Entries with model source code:

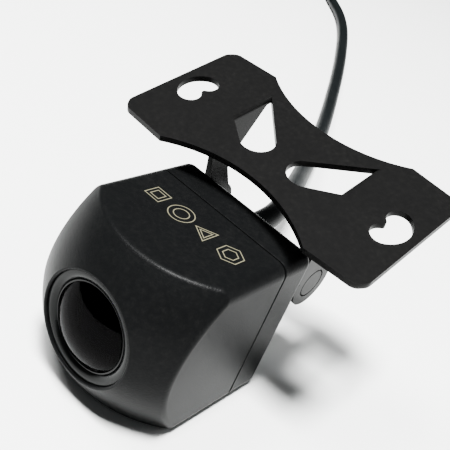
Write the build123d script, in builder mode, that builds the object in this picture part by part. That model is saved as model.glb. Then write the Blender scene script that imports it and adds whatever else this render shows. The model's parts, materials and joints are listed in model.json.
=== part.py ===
"""Square reversing camera with a domed front, hinged between the legs of a bow-tie bracket."""
import math
import os

from build123d import *

os.makedirs("parts", exist_ok=True)

# ---- driving dimensions, mm -------------------------------------------------------------
BODY = 24.0              # width and height of the housing
FRONT_Y = -20.1          # plane of the front rim; the lens looks along -Y
SEAM_Y = FRONT_Y + 19.6  # joint between the front and rear housings
REAR_Y = FRONT_Y + 25.9  # rear face
AXIS_Z = BODY / 2        # height of the lens axis
EDGE_R = 1.7             # rounding of the long edges
SEAM_GAP = 0.25          # gap at the joint, filled by the seal
CAVITY = 20.4            # inside width of the housings
POST_AT = 8.4            # corner screw posts, from the lens axis
POST_R = 2.2

RIM_R = 7.7              # inner edge of the dome at the front rim
BORE_R = 7.35            # bore that takes the bezel
SEAT_Y = FRONT_Y + 4.9   # floor of that bore
BARREL_R = 6.0           # lens barrel, also the holder's thread
GLASS_R = 5.75           # front lens element
GLASS_DEPTH = 0.6        # its edge, behind the front rim
GLASS_RISE = 2.0         # how far it bulges from its edge
DOME_EDGE_R = 1.0        # rounding where the dome meets the flat sides

PITCH = 17.1             # rest tilt of the bracket, rear edge up, degrees
PLATE_T = 0.9            # bracket sheet
PLATE_Y, PLATE_Z = FRONT_Y + 24.1, 30.1   # plate datum, v = 0, on the upper face
HALF_LONG = 21.4         # plate half length
MID_V = 5.75             # middle of the plate, fore and aft
WAIST_HALF, CORNER_HALF, CORNER_U = 7.5, 11.65, 12.8
LEG_IN = 9.6             # inner face of each leg, from the middle
PIVOT_V, PIVOT_DROP = 3.7, 16.2           # pivot in the bracket's own frame
LUG_R = 3.9
EAR_R = 2.9              # ears of the rear housing, beside the lugs
BEND_R = 0.7             # outer radius of the bend from plate to leg
# side view of a leg, along the plate and up from it, from the bend down to inside the lug
LEG_OUTLINE = [(13.0, 0), (5.0, 0), (1.9, -5.2), (1.7, -9.0), (0.2, -14.0), (6.6, -14.0),
               (5.6, -9.6), (7.5, -6.0)]
SLOT_ARC_U, SLOT_ARC_R, SLOT_W = 16.2, 2.25, 3.5
PIVOT_R = 1.25           # pivot screw shank
HEAD_R, HEAD_T = 2.3, 0.4                 # its flat head
RUN_FIT = 0.08

EAR_IN, EAR_OUT = 6.6, 9.3                # ears of the rear housing
CABLE_X, CABLE_Z = -2.5, 16.3             # where the cable leaves
CABLE_D = 3.6
BOOT_END_Y = FRONT_Y + 30.0

# worked out
SIN, COS = math.sin(math.radians(PITCH)), math.cos(math.radians(PITCH))
PIVOT_Y = PLATE_Y + PIVOT_V * COS + PIVOT_DROP * SIN
PIVOT_Z = PLATE_Z + PIVOT_V * SIN - PIVOT_DROP * COS
LENS_AXIS = Axis((0, 0, AXIS_Z), (0, 1, 0))


def facing_back(y, x=0.0, z=AXIS_Z):
    """Plane whose normal is +Y: local x is -X, local y is +Z."""
    return Plane(origin=(x, y, z), x_dir=(-1, 0, 0), z_dir=(0, 1, 0))


def save(part, name):
    part.label = name
    export_step(part, f"parts/{name}.step")


# ---- front housing: square box cut from a dome of revolution ----------------------------
CORNER_R = BODY / 2 * math.sqrt(2)
with BuildPart() as front_housing:
    with BuildSketch(Plane.YZ):
        with BuildLine():
            rim = (FRONT_Y, AXIS_Z + RIM_R)
            shoulder = (FRONT_Y + 9.7, AXIS_Z + CORNER_R + 0.2)
            Line((FRONT_Y, AXIS_Z), rim)
            ThreePointArc(rim, (FRONT_Y + 3.25, AXIS_Z + BODY / 2), shoulder)
            Line(shoulder, (SEAM_Y - SEAM_GAP / 2, AXIS_Z + CORNER_R + 0.2))
            Line((SEAM_Y - SEAM_GAP / 2, AXIS_Z + CORNER_R + 0.2), (SEAM_Y - SEAM_GAP / 2, AXIS_Z))
            Line((SEAM_Y - SEAM_GAP / 2, AXIS_Z), (FRONT_Y, AXIS_Z))
        make_face()
    revolve(axis=LENS_AXIS)
    with BuildSketch(facing_back(FRONT_Y - 1)):
        RectangleRounded(BODY, BODY, EDGE_R)
    extrude(amount=30, mode=Mode.INTERSECT)
    straight_or_round = (GeomType.CIRCLE, GeomType.LINE)
    dome_edges = front_housing.edges().filter_by(lambda e: e.geom_type not in straight_or_round)
    fillet(dome_edges, DOME_EDGE_R)
    back_rim = front_housing.faces().sort_by(Axis.Y)[-1].edges()
    chamfer(back_rim, 0.08)
    with BuildSketch(facing_back(FRONT_Y)):
        Circle(BORE_R)
    extrude(amount=SEAT_Y - FRONT_Y, mode=Mode.SUBTRACT)
    lip = front_housing.edges().filter_by(lambda e: abs(e.length - 2 * math.pi * BORE_R) < 0.01)
    fillet(lip.sort_by(Axis.Y)[0], 0.2)
    with BuildSketch(facing_back(FRONT_Y)):
        Circle(BARREL_R + 0.3)
    extrude(amount=12, mode=Mode.SUBTRACT)
    with BuildSketch(facing_back(FRONT_Y + 9.5)):
        RectangleRounded(CAVITY, CAVITY, 1)
        with GridLocations(2 * POST_AT, 2 * POST_AT, 2, 2):
            Circle(POST_R, mode=Mode.SUBTRACT)
        with GridLocations(CAVITY, CAVITY, 2, 2):
            Rectangle(2 * CAVITY - 4 * POST_AT, 2 * CAVITY - 4 * POST_AT, mode=Mode.SUBTRACT)
    extrude(amount=12, mode=Mode.SUBTRACT)
    with BuildSketch(facing_back(SEAM_Y - 8)):
        with GridLocations(2 * POST_AT, 2 * POST_AT, 2, 2):
            Circle(1.0)
    extrude(amount=8, mode=Mode.SUBTRACT)
save(front_housing.part, "front_housing")

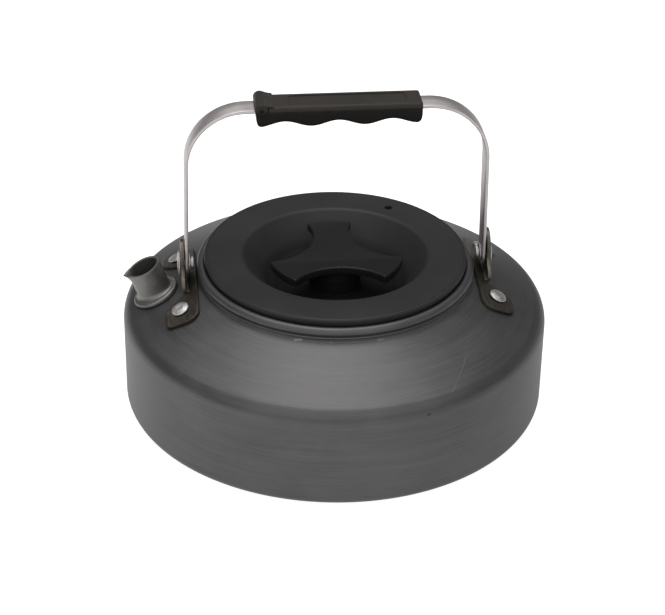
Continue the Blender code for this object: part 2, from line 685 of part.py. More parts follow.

* Set task *
Extract all the material, leaving every line as it is.

* Output for this task *
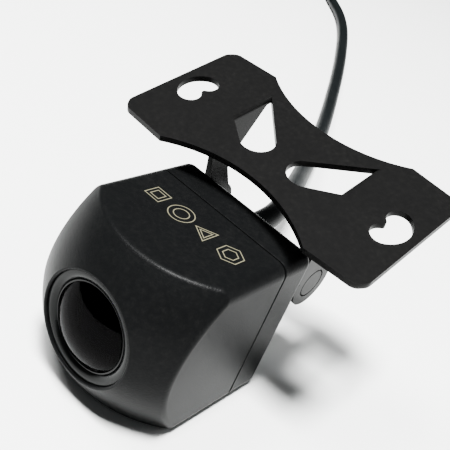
Write the build123d script, in builder mode, that builds the object in this picture part by part. That model is saved as model.glb. Then write the Blender scene script that imports it and adds whatever else this render shows. The model's parts, materials and joints are listed in model.json.
=== part.py ===
"""Square reversing camera with a domed front, hinged between the legs of a bow-tie bracket."""
import math
import os

from build123d import *

os.makedirs("parts", exist_ok=True)

# ---- driving dimensions, mm -------------------------------------------------------------
BODY = 24.0              # width and height of the housing
FRONT_Y = -20.1          # plane of the front rim; the lens looks along -Y
SEAM_Y = FRONT_Y + 19.6  # joint between the front and rear housings
REAR_Y = FRONT_Y + 25.9  # rear face
AXIS_Z = BODY / 2        # height of the lens axis
EDGE_R = 1.7             # rounding of the long edges
SEAM_GAP = 0.25          # gap at the joint, filled by the seal
CAVITY = 20.4            # inside width of the housings
POST_AT = 8.4            # corner screw posts, from the lens axis
POST_R = 2.2

RIM_R = 7.7              # inner edge of the dome at the front rim
BORE_R = 7.35            # bore that takes the bezel
SEAT_Y = FRONT_Y + 4.9   # floor of that bore
BARREL_R = 6.0           # lens barrel, also the holder's thread
GLASS_R = 5.75           # front lens element
GLASS_DEPTH = 0.6        # its edge, behind the front rim
GLASS_RISE = 2.0         # how far it bulges from its edge
DOME_EDGE_R = 1.0        # rounding where the dome meets the flat sides

PITCH = 17.1             # rest tilt of the bracket, rear edge up, degrees
PLATE_T = 0.9            # bracket sheet
PLATE_Y, PLATE_Z = FRONT_Y + 24.1, 30.1   # plate datum, v = 0, on the upper face
HALF_LONG = 21.4         # plate half length
MID_V = 5.75             # middle of the plate, fore and aft
WAIST_HALF, CORNER_HALF, CORNER_U = 7.5, 11.65, 12.8
LEG_IN = 9.6             # inner face of each leg, from the middle
PIVOT_V, PIVOT_DROP = 3.7, 16.2           # pivot in the bracket's own frame
LUG_R = 3.9
EAR_R = 2.9              # ears of the rear housing, beside the lugs
BEND_R = 0.7             # outer radius of the bend from plate to leg
# side view of a leg, along the plate and up from it, from the bend down to inside the lug
LEG_OUTLINE = [(13.0, 0), (5.0, 0), (1.9, -5.2), (1.7, -9.0), (0.2, -14.0), (6.6, -14.0),
               (5.6, -9.6), (7.5, -6.0)]
SLOT_ARC_U, SLOT_ARC_R, SLOT_W = 16.2, 2.25, 3.5
PIVOT_R = 1.25           # pivot screw shank
HEAD_R, HEAD_T = 2.3, 0.4                 # its flat head
RUN_FIT = 0.08

EAR_IN, EAR_OUT = 6.6, 9.3                # ears of the rear housing
CABLE_X, CABLE_Z = -2.5, 16.3             # where the cable leaves
CABLE_D = 3.6
BOOT_END_Y = FRONT_Y + 30.0

# worked out
SIN, COS = math.sin(math.radians(PITCH)), math.cos(math.radians(PITCH))
PIVOT_Y = PLATE_Y + PIVOT_V * COS + PIVOT_DROP * SIN
PIVOT_Z = PLATE_Z + PIVOT_V * SIN - PIVOT_DROP * COS
LENS_AXIS = Axis((0, 0, AXIS_Z), (0, 1, 0))


def facing_back(y, x=0.0, z=AXIS_Z):
    """Plane whose normal is +Y: local x is -X, local y is +Z."""
    return Plane(origin=(x, y, z), x_dir=(-1, 0, 0), z_dir=(0, 1, 0))


def save(part, name):
    part.label = name
    export_step(part, f"parts/{name}.step")


# ---- front housing: square box cut from a dome of revolution ----------------------------
CORNER_R = BODY / 2 * math.sqrt(2)
with BuildPart() as front_housing:
    with BuildSketch(Plane.YZ):
        with BuildLine():
            rim = (FRONT_Y, AXIS_Z + RIM_R)
            shoulder = (FRONT_Y + 9.7, AXIS_Z + CORNER_R + 0.2)
            Line((FRONT_Y, AXIS_Z), rim)
            ThreePointArc(rim, (FRONT_Y + 3.25, AXIS_Z + BODY / 2), shoulder)
            Line(shoulder, (SEAM_Y - SEAM_GAP / 2, AXIS_Z + CORNER_R + 0.2))
            Line((SEAM_Y - SEAM_GAP / 2, AXIS_Z + CORNER_R + 0.2), (SEAM_Y - SEAM_GAP / 2, AXIS_Z))
            Line((SEAM_Y - SEAM_GAP / 2, AXIS_Z), (FRONT_Y, AXIS_Z))
        make_face()
    revolve(axis=LENS_AXIS)
    with BuildSketch(facing_back(FRONT_Y - 1)):
        RectangleRounded(BODY, BODY, EDGE_R)
    extrude(amount=30, mode=Mode.INTERSECT)
    straight_or_round = (GeomType.CIRCLE, GeomType.LINE)
    dome_edges = front_housing.edges().filter_by(lambda e: e.geom_type not in straight_or_round)
    fillet(dome_edges, DOME_EDGE_R)
    back_rim = front_housing.faces().sort_by(Axis.Y)[-1].edges()
    chamfer(back_rim, 0.08)
    with BuildSketch(facing_back(FRONT_Y)):
        Circle(BORE_R)
    extrude(amount=SEAT_Y - FRONT_Y, mode=Mode.SUBTRACT)
    lip = front_housing.edges().filter_by(lambda e: abs(e.length - 2 * math.pi * BORE_R) < 0.01)
    fillet(lip.sort_by(Axis.Y)[0], 0.2)
    with BuildSketch(facing_back(FRONT_Y)):
        Circle(BARREL_R + 0.3)
    extrude(amount=12, mode=Mode.SUBTRACT)
    with BuildSketch(facing_back(FRONT_Y + 9.5)):
        RectangleRounded(CAVITY, CAVITY, 1)
        with GridLocations(2 * POST_AT, 2 * POST_AT, 2, 2):
            Circle(POST_R, mode=Mode.SUBTRACT)
        with GridLocations(CAVITY, CAVITY, 2, 2):
            Rectangle(2 * CAVITY - 4 * POST_AT, 2 * CAVITY - 4 * POST_AT, mode=Mode.SUBTRACT)
    extrude(amount=12, mode=Mode.SUBTRACT)
    with BuildSketch(facing_back(SEAM_Y - 8)):
        with GridLocations(2 * POST_AT, 2 * POST_AT, 2, 2):
            Circle(1.0)
    extrude(amount=8, mode=Mode.SUBTRACT)
save(front_housing.part, "front_housing")

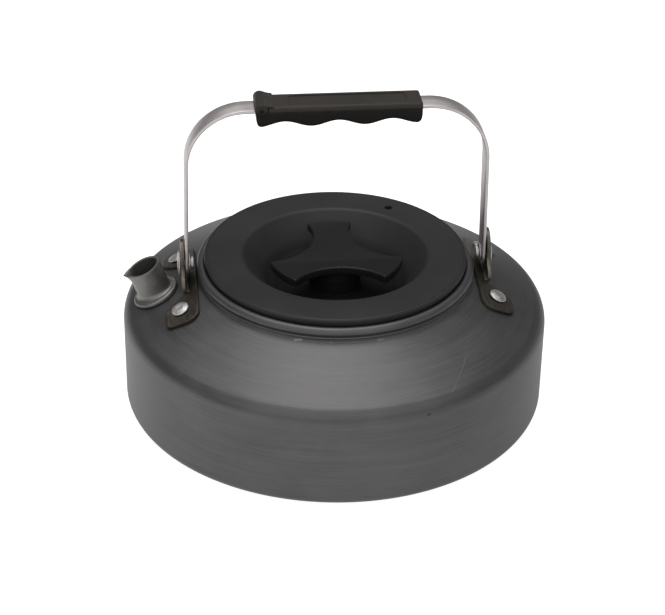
Continue the Blender code for this object: part 2, from line 685 of part.py. More parts follow.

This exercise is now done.